The Fifth Element is one of those rare films that doesn't feel like it plays out so much as it downloads directly before you, constantly evolving as it streams directly into your eyes. There are other films that pull off a similar feat, like Scott Pilgrim vs. the World and Fight Club, that pull off that frenetic pacing to great effect for their stories (this despite the fact that all these movies are very different in story and tone). It makes viewing The Fifth Element and experience, something not just to watch but to behold. There are other, better sci-fi films, but action pictures, better iterations on Die Hard, but the whole package of The Fifth Element sets the film apart, elevating it above movies with which it shares a genre.
Of course, credit is due not just to the director (although the lions share does go to his vision), but also the cast who help to power this movie. Willis, naturally, is an old hat at playing this type of character. Sometimes the actor can get pretty bored of his job, such as in A Good Day to Die Hard, but here the actor is committed to his character. Honestly, he seems to be having fun with how silly everything else and that at least helps the film maintain a light, amusing atmosphere.

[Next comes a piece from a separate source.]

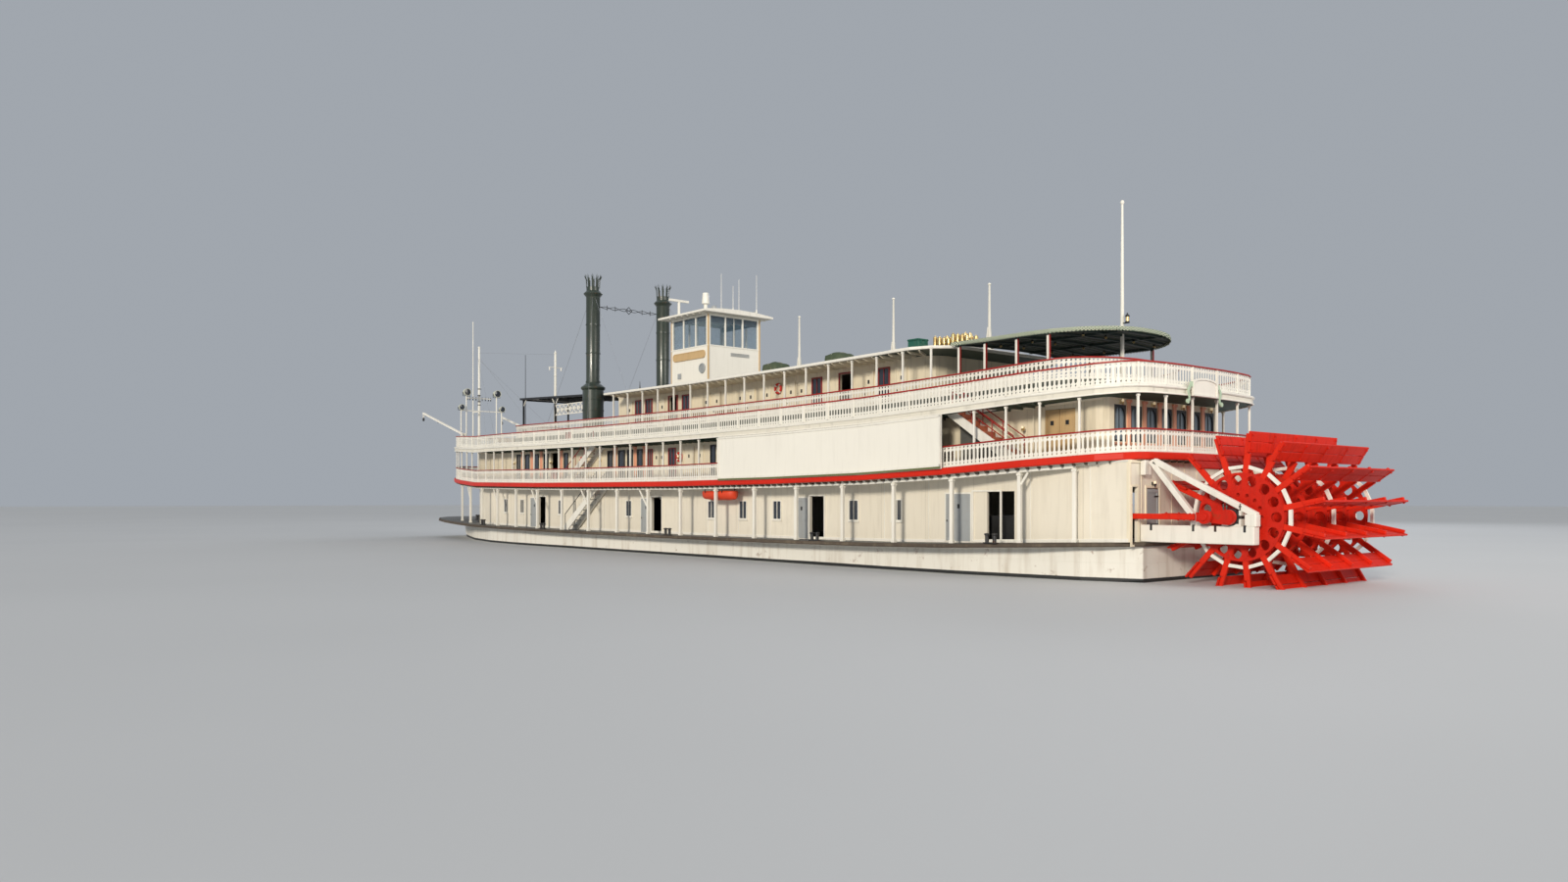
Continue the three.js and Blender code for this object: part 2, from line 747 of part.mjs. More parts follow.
function spreader() {
  const { s, y, pipe } = STACK;
  const reach = y - pipe - 0.6;
  const z = 1900;
  const rail = box([s - 4, s + 4], [-reach, reach], [z - 4, z + 4]);
  const waves = range(-200, 200, 100).map((w) => bar([s, w - 40, z], [s, w, z + 26], 6, 6));
  const back = range(-200, 200, 100).map((w) => bar([s, w + 40, z], [s, w, z + 26], 6, 6));
  return join([rail, ...waves, ...back]);
}

// The dark canopy forward of the roof, on posts, and the fore mast that rises through it
const CANOPY = { from: 4310, to: 6190, half: 215, z: 1248, thick: 10, rise: 76 };
const FORE_MAST = { s: 5995, top: 1700 };
function foreCanopy() {
  const { from, to, half, z, thick, rise } = CANOPY;
  const under = (s) => z + (rise * (s - from)) / (to - from);
  const cover = swept([from, to], -half, half, under, (s) => under(s) + thick);
  const deck = (s) => (s < 5700 ? above("inner")(s) : above("texas")(s + 6)) + 0.6;
  const posts = [4500, 5100, 5620, 6150].flatMap((s) =>
    [1, -1].map((side) => {
      const y = side * (half - 12);
      return box([s - 6, s + 6], [y - 6, y + 6], [deck(s), under(s) + 4]);
    }));
  const hole = upright(FORE_MAST.s, 0, z - 20, z + rise + 40, 15, 15, 12);
  return join([cover, ...posts]).subtract(hole);
}

function foreMast() {
  const { s, top } = FORE_MAST;
  const foot = above("texas", SEAT)(s + 24);
  return upright(s, 0, foot, foot + 12, 24, 24, 12).add(upright(s, 0, foot + 8, top, 14, 9, 10));
}

// The aft awning: a crowned sheet with a rounded after end, and the frame under it
const AWNING = { z: 1240, thick: 5, posts: [840, 1010, 1190, 1345], y: 406, crown: 15, half: 430 };
const AWNING_PLAN = [
  [600, 60],
  [608, 130],
  [630, 205],
  [665, 275],
  [715, 340],
  [770, 385],
  [830, 415],
  [900, 430],
  [1375, 430],
];
const STAFF = { s: 740, top: 1840 };

// A strip across the boat that follows the awning's crown
function crowned(places, half, low, high) {
  const last = places.length - 1;
  const g = new THREE.BoxGeometry(1, 1, 1, last, 4, 1);
  const p = g.attributes.position;
  for (let i = 0; i < p.count; i++) {
    const s = places[Math.round((p.getX(i) + 0.5) * last)];
    const y = 2 * p.getY(i) * asFunction(half)(s);
    const lift = AWNING.crown * (1 - (y / AWNING.half) ** 2);
    p.setXYZ(i, s, y, AWNING.z + lift + (p.getZ(i) < 0 ? low : high));
  }
  return solid(g);
}

function aftAwning() {
  const { z, thick } = AWNING;
  const places = AWNING_PLAN.map(([s]) => s);
  const cover = crowned(places, (s) => read(AWNING_PLAN, s), 0, thick);
  return cover.subtract(upright(STAFF.s, 0, z - 20, z + 40, 14, 14, 12));
}

function awningFrame() {
  const { z, posts, y } = AWNING;
  const ribs = [[645, 190], [STAFF.s, 330], ...posts.map((s) => [s, y])];
  const beams = [-y, y].map((side) => box([834, 1365], [side - 5, side + 5], [z - 12, z + 0.4]));
  const stringers = [-150, 150].map((side) => box([625, 1365], [side - 5, side + 5], [z, z + 11.6]));
  const ties = ribs.map(([s, half]) => crowned([s - 5, s + 5], half, -12, -0.7));
  const legs = posts.flatMap((s) => [-y, y].map((side) =>
    box([s - 6, s + 6], [side - 6, side + 6], [above("inner")(s - 6) + 0.5, z - 1])));
  return join([...beams, ...stringers, ...ties, ...legs])
    .subtract(upright(STAFF.s, 0, z - 20, z + 40, 9.5, 9.5, 12));
}

function aftStaff() {
  const foot = above("inner", SEAT)(STAFF.s - 20);
  return upright(STAFF.s, 0, foot, foot + 14, 20, 20, 12)
    .add(upright(STAFF.s, 0, foot + 10, STAFF.top, 10, 5, 10));
}

// The calliope: two rows of whistles on a steam box
function calliope() {
  const z = above("crown")(1700) + 0.8;
  const chest = box([1600, 1850], [-60, 60], [z + 30, z + 48]);
  const legs = [1620, 1830].flatMap((s) =>
    [-50, 50].map((y) => box([s - 5, s + 5], [y - 5, y + 5], [above("crown")(s - 5) + 0.5, z + 34])));
  const pipes = range(1615, 1835, 31).flatMap((s, i) =>
    [-35, 35].map((y) => upright(s, y, z + 44, z + 90 + 7 * (i % 4), 9, 9, 6)));
  return join([chest, ...legs, ...pipes]);
}

// Sign board on the guard, blank
const SIGN = { from: 1190, to: 2820, gap: 0.4 };
function signBoard() {
  const y = 700 + SIGN.gap;
  const top = above("texas", -TEXAS_THICK - 6);
  return swept(stations(SIGN.from, SIGN.to), y, y + 12, above("boiler", -4), top);
}

// Bow fittings
const BOOM = { s: 6900, y: 385, pivot: 100, length: 900, lift: 15, pin: 4, bore: 4.8 };
const boomFoot = above("texas", 2 * SEAT)(BOOM.s + 16);
function boomPost() {
  const foot = boomFoot;
  const z = foot + BOOM.pivot;
  const post = upright(BOOM.s, BOOM.y, foot, z - 2, 16, 13, 16);
  const cheeks = [-16, 10].map((dy) =>
    box([BOOM.s - 12, BOOM.s + 14], [BOOM.y + dy, BOOM.y + dy + 6], [z - 8, z + 24]));
  const saddle = box([BOOM.s - 12, BOOM.s + 14], [BOOM.y - 16, BOOM.y + 16], [z - 8, z - 2]);
  const pin = across(BOOM.s, z + 12, BOOM.y - 16, BOOM.y + 16, BOOM.pin, 12);
  return join([post, saddle, pin, ...cheeks]);
}

function boom() {
  const z = boomFoot + BOOM.pivot + 12;
  const lift = THREE.MathUtils.degToRad(BOOM.lift);
  const tip = [BOOM.s + Math.cos(lift) * BOOM.length, BOOM.y, z + Math.sin(lift) * BOOM.length];
  const spar = bar([BOOM.s - Math.cos(lift) * 7, BOOM.y, z - Math.sin(lift) * 7], tip, 15, 16);
  const hook = box([tip[0] - 6, tip[0] + 2], [BOOM.y - 4, BOOM.y + 4], [tip[2] - 60, tip[2]]);
  return spar.add(hook).subtract(across(BOOM.s, z, BOOM.y - 20, BOOM.y + 20, BOOM.bore, 16));
}

const BOW_MAST = { lamps: 7380, thick: 7430, tall: 7560 };
function bowMast() {
  const { lamps, thick, tall } = BOW_MAST;
  const [deck, top] = [above("texas", 2 * SEAT), above("texas", 14)];
  const base = swept([lamps - 25, lamps + 25], -205, 205, deck, top);
  const keel = swept(stations(lamps, tall + 10), -24, 24, deck, top);
  const masts = [
    upright(thick, 0, top(thick) - 4, 1890, 13, 9, 10),
    upright(tall, 0, top(tall) - 4, 2150, 7, 4, 8),
  ];
  const yard = box([thick - 4, thick + 4], [-115, 115], [1430, 1438]);
  const link = box([thick, tall], [-4, 4], [1310, 1318]);
  const shelf = box([lamps - 4, thick + 4], [-4, 4], [1310, 1318]);
  const bar = box([lamps - 4, lamps + 4], [-200, 200], [1310, 1318]);
  // Columns with a lamp head each: [across, head's foot, head's top, radius]
  const columns = [[145, 1455, 1500, 20], [195, 1322, 1358, 16]].flatMap(([y, foot, head, radius]) =>
    [y, -y].flatMap((at) => [upright(lamps, at, top(lamps) - 4, foot + 4, 6, 6, 8),
      upright(lamps, at, foot, head, radius, radius, 12)]));
  return join([base, keel, yard, link, shelf, bar, ...masts, ...columns]);
}

// The boat
const boat = new THREE.Group();
boat.position.x = SHAFT_X;

function add(name, body, colour, metalness = 0.1, roughness = 0.55) {
  const material = new THREE.MeshStandardMaterial({ color: colour, metalness, roughness });
  const mesh = new THREE.Mesh(geometryOf(body), material);
  mesh.name = name;
  boat.add(mesh);
  return mesh;
}

// A port piece and its mirror image to starboard
function addPair(name, body, colour, metalness, roughness) {
  const port = add(name + "_port", body, colour, metalness, roughness);
  const starboard = add(name + "_starboard", body, colour, metalness, roughness);
  starboard.scale.y = -1;
  return [port, starboard];
}

add("hull", hull(), WHITE);
add("main_deck", mainDeck(), GREY);
add("main_house_aft", mainHouse(0, HOUSE_JOINT - SEAT), WHITE);
add("main_house_fore", mainHouse(HOUSE_JOINT + SEAT, 7000), WHITE);
add("aft_door", aftDoor(), GREY);
addPair("engine_block", engineBlock(), DARK);
add("boiler_block", boilerBlock(), DARK);
addPair("wheel_timbers", wheelTimbers(), WHITE);
add("paddle_wheel", paddleWheel(), RED).position.z = WHEEL.z;
add("pitman_port", pitman(), RED).position.set(CRANK.radius, 0, WHEEL.z);
const starboardPitman = add("pitman_starboard", pitman(), RED);
starboardPitman.scale.y = -1;
starboardPitman.position.set(0, 0, WHEEL.z + CRANK.radius);
[["port", 1], ["middle", 0], ["starboard", -1]].forEach(([side, k]) => {
  add("rudder_" + side, rudder(), RED).position.set(RUDDER.s, k * RUDDER.y, 0);
});
addPair("main_posts", mainPosts(), WHITE);
add("boiler_deck", boilerDeck(), RED);
addPair("stair_main", stair("main"), WHITE);
addPair("boiler_rail", boilerRail(), WHITE);
add("boiler_cabin", boilerCabin(), CREAM);
addPair("cabin_door_aft", cabinLeaf(-1), TAN);
addPair("cabin_door_fore", cabinLeaf(1), TAN);
addPair("sign_board", signBoard(), WHITE);
add("texas_deck", texasDeck(), WHITE);
addPair("stair_aft", stair("aft"), RED);
addPair("stair_fore", stair("fore"), WHITE);
addPair("texas_rail", texasRail(), WHITE);
add("inner_deck", innerDeck(), WHITE);
addPair("inner_rail", innerRail(), WHITE);
add("texas_cabin", texasCabin(), CREAM);
add("texas_roof", texasRoof(), WHITE);
add("pilothouse", pilothouse(), WHITE);
add("pilothouse_door", pilotDoor(), TAN);
add("pilothouse_roof", pilothouseRoof(), WHITE);
addPair("stack", stack(), DARK, 0.4);
add("stack_spreader", spreader(), DARK, 0.4);
add("fore_canopy", foreCanopy(), DARK);
add("fore_mast", foreMast(), WHITE);
add("aft_awning", aftAwning(), GREEN, 0, 0.9);
add("awning_frame", awningFrame(), WHITE);
add("aft_staff", aftStaff(), WHITE);
add("calliope", calliope(), BRASS, 0.8, 0.35);
addPair("boom_post", boomPost(), WHITE);
addPair("boom", boom(), WHITE);
add("bow_mast", bowMast(), WHITE);

export default boat;
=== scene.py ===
# %% [markdown]
# # A stern-wheel paddle steamer, dressed for a portrait
#
# The solids of the boat come packed as a fixed frame: every deck, wall and joint is already at its real
# place, in metres, at a tenth of full size. This lesson dresses them. It starts with a few helpers, then
# paints, and then goes round the boat from the wheel to the bow, one piece at a time.

import math

import bmesh
import bpy
from mathutils import Matrix, Vector, noise


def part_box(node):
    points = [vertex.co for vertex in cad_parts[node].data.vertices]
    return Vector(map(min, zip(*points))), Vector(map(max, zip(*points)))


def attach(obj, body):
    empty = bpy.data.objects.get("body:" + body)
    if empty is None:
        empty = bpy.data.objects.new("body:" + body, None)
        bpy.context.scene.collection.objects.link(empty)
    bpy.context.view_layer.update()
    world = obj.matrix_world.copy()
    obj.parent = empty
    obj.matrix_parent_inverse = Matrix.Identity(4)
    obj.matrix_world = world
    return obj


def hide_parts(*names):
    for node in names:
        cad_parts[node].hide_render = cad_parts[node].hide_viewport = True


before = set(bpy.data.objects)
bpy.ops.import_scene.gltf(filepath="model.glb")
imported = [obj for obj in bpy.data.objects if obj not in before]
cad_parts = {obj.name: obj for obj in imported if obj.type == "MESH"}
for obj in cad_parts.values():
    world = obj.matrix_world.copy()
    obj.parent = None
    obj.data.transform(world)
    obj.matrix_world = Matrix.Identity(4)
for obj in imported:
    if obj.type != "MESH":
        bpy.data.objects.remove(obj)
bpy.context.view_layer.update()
WATERLINE = 0.18
SHAFT = Vector((-3.715, 0.0, 0.445))
RIM_SLACK = 0.0012

# %% [markdown]
# ## Places
#
# A shipwright measures along the boat from one fixed point. Here that point is the wheel's shaft, and a
# station is the distance forward of it. Decks rise towards both ends, so a height is never a bare
# number: it is read from the deck that carries the piece. Reading the rim of a deck from its own mesh
# keeps every rail on its deck, even if the solid changes later.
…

Couple that with Jovovich's turn as Leeloo, innocent but strong, funny and whip-smart, and you have a pair of heroes that keep the movie zipping along enjoyably.
Then there's the villain, Zorg. Oldman is clearly having a blast in this movie playing the scenery-chewing villain, getting to relish this role even more than he could over in Air Force One (which came out the same year). His villain is weird, and goofy, and prone to long speeches where he gets caught up and loses track, but that's part of what makes him so much fun to watch. And through it all, there's a venomous current, a dark evil that runs behind Oldman's eyes and turns Zorg from a buffoon into someone that could be a real threat.
But what's really interesting is that the heroes, Dallas and Leeloo, never actually interact with the villain. Somehow Zorg and Dallas never share screen time while Leeloo only has a brief sequence with him. There are so many moving parts in the film that Zorg can be the heavy and yet, at the same time, barely intersect with the heroes. It's a curious choice but also something that helps to keep the audience guessing. It's hard to know exactly how all the elements come together (pun intended) until the film is done unfolding.
Really, everything about this film is constructed to maximize the fun on screen. Sometimes the film is too goofy, too silly, too caught up in itself, but because it moves at such a fast clip, constantly bouncing and shifting and never sitting still, it's hard to really hold any flaws against it. Sure it's kind of dumb at times, and it definitely goes for big laughs when it maybe should have played things a little more subdued, but it also has the hoy and energy of a frenetic puppy. It's a sci-fi film that just wants to be loved as it bounds across the screen, and it's hard to say no to that.
So, for this year's Five Days of Die Hard I'm going to say that The Fifth Element is the best of the set, edging out even the pretty solid Speed. It's an experience more than any of the other Die Hard-style movies we've looked at so far, and just so enjoyable. It's a particular vision of the action/sci-fi genre, and it does it's thing so well. It's a movie you can just kick back and enjoy while it unfurls on the screen, comfortable and happy. And what more do you really want from a movie most of the time?